[start]

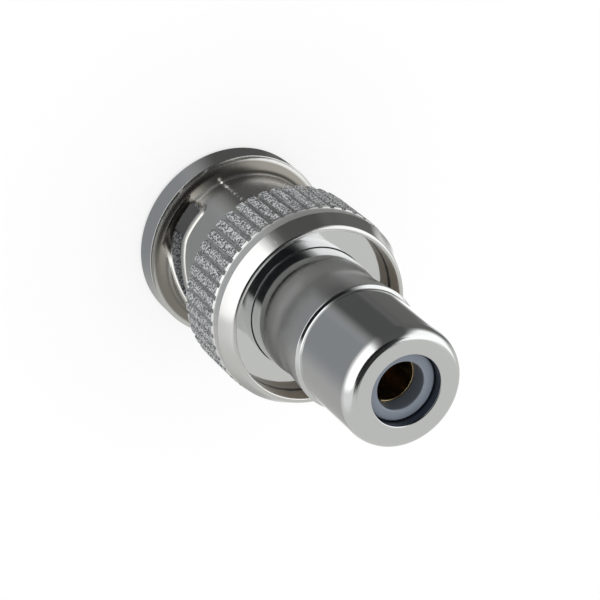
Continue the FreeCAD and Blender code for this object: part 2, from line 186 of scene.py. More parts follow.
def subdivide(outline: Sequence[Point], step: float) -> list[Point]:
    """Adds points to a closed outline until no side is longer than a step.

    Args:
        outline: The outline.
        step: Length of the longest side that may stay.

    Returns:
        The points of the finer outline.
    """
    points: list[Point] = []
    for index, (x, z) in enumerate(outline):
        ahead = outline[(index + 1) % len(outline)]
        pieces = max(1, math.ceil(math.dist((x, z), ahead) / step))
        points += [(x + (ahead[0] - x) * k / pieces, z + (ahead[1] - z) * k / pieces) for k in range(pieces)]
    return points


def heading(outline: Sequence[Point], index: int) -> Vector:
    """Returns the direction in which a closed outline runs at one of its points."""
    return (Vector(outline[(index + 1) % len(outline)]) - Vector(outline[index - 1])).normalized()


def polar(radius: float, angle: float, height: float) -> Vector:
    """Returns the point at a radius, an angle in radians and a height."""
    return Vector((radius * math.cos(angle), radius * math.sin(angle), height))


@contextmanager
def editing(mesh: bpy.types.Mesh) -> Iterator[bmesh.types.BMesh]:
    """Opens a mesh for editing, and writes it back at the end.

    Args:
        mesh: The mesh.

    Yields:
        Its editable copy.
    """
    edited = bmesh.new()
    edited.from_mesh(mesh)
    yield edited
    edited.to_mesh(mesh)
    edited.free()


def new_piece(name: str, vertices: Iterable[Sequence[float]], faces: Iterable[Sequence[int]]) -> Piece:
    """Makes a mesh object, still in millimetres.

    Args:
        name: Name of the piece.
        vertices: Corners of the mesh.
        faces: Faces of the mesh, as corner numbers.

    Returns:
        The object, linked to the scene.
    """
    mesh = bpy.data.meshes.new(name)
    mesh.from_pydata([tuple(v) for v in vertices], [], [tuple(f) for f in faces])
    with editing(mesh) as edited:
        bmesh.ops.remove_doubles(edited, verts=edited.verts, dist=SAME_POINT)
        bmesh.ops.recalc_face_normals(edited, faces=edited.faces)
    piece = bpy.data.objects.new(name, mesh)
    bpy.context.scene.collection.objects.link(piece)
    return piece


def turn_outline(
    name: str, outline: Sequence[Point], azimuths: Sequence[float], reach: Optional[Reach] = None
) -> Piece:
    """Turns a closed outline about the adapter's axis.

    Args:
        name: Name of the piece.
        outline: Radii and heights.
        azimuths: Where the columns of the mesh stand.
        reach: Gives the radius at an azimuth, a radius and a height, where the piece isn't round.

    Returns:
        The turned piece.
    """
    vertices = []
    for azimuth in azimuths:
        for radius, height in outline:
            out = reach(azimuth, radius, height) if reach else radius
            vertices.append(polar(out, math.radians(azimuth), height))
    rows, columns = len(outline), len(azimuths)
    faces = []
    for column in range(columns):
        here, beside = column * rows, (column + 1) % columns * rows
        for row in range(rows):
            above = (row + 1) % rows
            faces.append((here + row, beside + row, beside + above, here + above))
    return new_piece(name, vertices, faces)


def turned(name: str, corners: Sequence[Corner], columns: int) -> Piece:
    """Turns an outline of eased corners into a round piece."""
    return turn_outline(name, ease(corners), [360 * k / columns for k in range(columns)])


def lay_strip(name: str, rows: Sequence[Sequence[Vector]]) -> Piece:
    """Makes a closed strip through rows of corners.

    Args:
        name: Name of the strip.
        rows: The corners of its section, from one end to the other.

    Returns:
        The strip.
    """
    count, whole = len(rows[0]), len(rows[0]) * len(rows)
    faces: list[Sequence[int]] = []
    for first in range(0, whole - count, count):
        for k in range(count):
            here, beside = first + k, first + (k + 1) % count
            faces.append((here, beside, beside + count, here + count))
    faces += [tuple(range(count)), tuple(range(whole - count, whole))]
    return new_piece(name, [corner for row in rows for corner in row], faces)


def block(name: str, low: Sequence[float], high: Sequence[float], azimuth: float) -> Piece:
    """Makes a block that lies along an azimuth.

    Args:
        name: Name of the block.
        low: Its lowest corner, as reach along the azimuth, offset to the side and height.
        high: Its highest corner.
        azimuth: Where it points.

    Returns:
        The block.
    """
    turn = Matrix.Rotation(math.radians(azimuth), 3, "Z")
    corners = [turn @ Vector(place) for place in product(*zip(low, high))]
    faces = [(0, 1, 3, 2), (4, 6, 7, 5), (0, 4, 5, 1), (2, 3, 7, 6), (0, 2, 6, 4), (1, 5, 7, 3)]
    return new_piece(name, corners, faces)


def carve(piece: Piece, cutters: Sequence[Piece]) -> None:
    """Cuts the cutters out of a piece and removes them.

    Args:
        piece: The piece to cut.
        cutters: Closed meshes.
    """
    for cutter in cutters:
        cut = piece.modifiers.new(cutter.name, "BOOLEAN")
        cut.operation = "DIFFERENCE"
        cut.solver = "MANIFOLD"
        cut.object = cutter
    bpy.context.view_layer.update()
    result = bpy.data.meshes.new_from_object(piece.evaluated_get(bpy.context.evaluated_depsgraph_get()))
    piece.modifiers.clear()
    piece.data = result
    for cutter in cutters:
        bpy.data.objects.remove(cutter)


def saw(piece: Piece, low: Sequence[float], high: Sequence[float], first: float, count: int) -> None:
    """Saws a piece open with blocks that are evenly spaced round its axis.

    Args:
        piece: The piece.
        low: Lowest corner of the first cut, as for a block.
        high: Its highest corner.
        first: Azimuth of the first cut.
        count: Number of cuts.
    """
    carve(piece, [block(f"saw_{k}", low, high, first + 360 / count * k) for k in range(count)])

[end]

▸ Directions for this task
The whole listing above needs to be written out again exactly.

▸ Full output
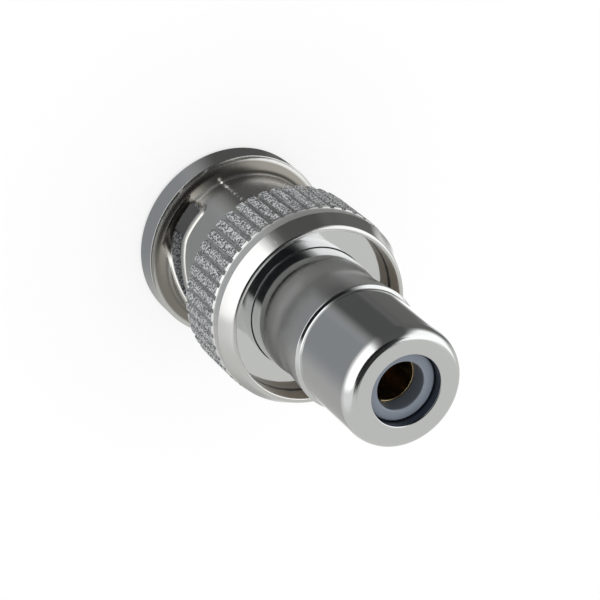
Continue the FreeCAD and Blender code for this object: part 2, from line 186 of scene.py. More parts follow.
def subdivide(outline: Sequence[Point], step: float) -> list[Point]:
    """Adds points to a closed outline until no side is longer than a step.

    Args:
        outline: The outline.
        step: Length of the longest side that may stay.

    Returns:
        The points of the finer outline.
    """
    points: list[Point] = []
    for index, (x, z) in enumerate(outline):
        ahead = outline[(index + 1) % len(outline)]
        pieces = max(1, math.ceil(math.dist((x, z), ahead) / step))
        points += [(x + (ahead[0] - x) * k / pieces, z + (ahead[1] - z) * k / pieces) for k in range(pieces)]
    return points


def heading(outline: Sequence[Point], index: int) -> Vector:
    """Returns the direction in which a closed outline runs at one of its points."""
    return (Vector(outline[(index + 1) % len(outline)]) - Vector(outline[index - 1])).normalized()


def polar(radius: float, angle: float, height: float) -> Vector:
    """Returns the point at a radius, an angle in radians and a height."""
    return Vector((radius * math.cos(angle), radius * math.sin(angle), height))


@contextmanager
def editing(mesh: bpy.types.Mesh) -> Iterator[bmesh.types.BMesh]:
    """Opens a mesh for editing, and writes it back at the end.

    Args:
        mesh: The mesh.

    Yields:
        Its editable copy.
    """
    edited = bmesh.new()
    edited.from_mesh(mesh)
    yield edited
    edited.to_mesh(mesh)
    edited.free()


def new_piece(name: str, vertices: Iterable[Sequence[float]], faces: Iterable[Sequence[int]]) -> Piece:
    """Makes a mesh object, still in millimetres.

    Args:
        name: Name of the piece.
        vertices: Corners of the mesh.
        faces: Faces of the mesh, as corner numbers.

    Returns:
        The object, linked to the scene.
    """
    mesh = bpy.data.meshes.new(name)
    mesh.from_pydata([tuple(v) for v in vertices], [], [tuple(f) for f in faces])
    with editing(mesh) as edited:
        bmesh.ops.remove_doubles(edited, verts=edited.verts, dist=SAME_POINT)
        bmesh.ops.recalc_face_normals(edited, faces=edited.faces)
    piece = bpy.data.objects.new(name, mesh)
    bpy.context.scene.collection.objects.link(piece)
    return piece


def turn_outline(
    name: str, outline: Sequence[Point], azimuths: Sequence[float], reach: Optional[Reach] = None
) -> Piece:
    """Turns a closed outline about the adapter's axis.

    Args:
        name: Name of the piece.
        outline: Radii and heights.
        azimuths: Where the columns of the mesh stand.
        reach: Gives the radius at an azimuth, a radius and a height, where the piece isn't round.

    Returns:
        The turned piece.
    """
    vertices = []
    for azimuth in azimuths:
        for radius, height in outline:
            out = reach(azimuth, radius, height) if reach else radius
            vertices.append(polar(out, math.radians(azimuth), height))
    rows, columns = len(outline), len(azimuths)
    faces = []
    for column in range(columns):
        here, beside = column * rows, (column + 1) % columns * rows
        for row in range(rows):
            above = (row + 1) % rows
            faces.append((here + row, beside + row, beside + above, here + above))
    return new_piece(name, vertices, faces)


def turned(name: str, corners: Sequence[Corner], columns: int) -> Piece:
    """Turns an outline of eased corners into a round piece."""
    return turn_outline(name, ease(corners), [360 * k / columns for k in range(columns)])


def lay_strip(name: str, rows: Sequence[Sequence[Vector]]) -> Piece:
    """Makes a closed strip through rows of corners.

    Args:
        name: Name of the strip.
        rows: The corners of its section, from one end to the other.

    Returns:
        The strip.
    """
    count, whole = len(rows[0]), len(rows[0]) * len(rows)
    faces: list[Sequence[int]] = []
    for first in range(0, whole - count, count):
        for k in range(count):
            here, beside = first + k, first + (k + 1) % count
            faces.append((here, beside, beside + count, here + count))
    faces += [tuple(range(count)), tuple(range(whole - count, whole))]
    return new_piece(name, [corner for row in rows for corner in row], faces)


def block(name: str, low: Sequence[float], high: Sequence[float], azimuth: float) -> Piece:
    """Makes a block that lies along an azimuth.

    Args:
        name: Name of the block.
        low: Its lowest corner, as reach along the azimuth, offset to the side and height.
        high: Its highest corner.
        azimuth: Where it points.

    Returns:
        The block.
    """
    turn = Matrix.Rotation(math.radians(azimuth), 3, "Z")
    corners = [turn @ Vector(place) for place in product(*zip(low, high))]
    faces = [(0, 1, 3, 2), (4, 6, 7, 5), (0, 4, 5, 1), (2, 3, 7, 6), (0, 2, 6, 4), (1, 5, 7, 3)]
    return new_piece(name, corners, faces)


def carve(piece: Piece, cutters: Sequence[Piece]) -> None:
    """Cuts the cutters out of a piece and removes them.

    Args:
        piece: The piece to cut.
        cutters: Closed meshes.
    """
    for cutter in cutters:
        cut = piece.modifiers.new(cutter.name, "BOOLEAN")
        cut.operation = "DIFFERENCE"
        cut.solver = "MANIFOLD"
        cut.object = cutter
    bpy.context.view_layer.update()
    result = bpy.data.meshes.new_from_object(piece.evaluated_get(bpy.context.evaluated_depsgraph_get()))
    piece.modifiers.clear()
    piece.data = result
    for cutter in cutters:
        bpy.data.objects.remove(cutter)


def saw(piece: Piece, low: Sequence[float], high: Sequence[float], first: float, count: int) -> None:
    """Saws a piece open with blocks that are evenly spaced round its axis.

    Args:
        piece: The piece.
        low: Lowest corner of the first cut, as for a block.
        high: Its highest corner.
        first: Azimuth of the first cut.
        count: Number of cuts.
    """
    carve(piece, [block(f"saw_{k}", low, high, first + 360 / count * k) for k in range(count)])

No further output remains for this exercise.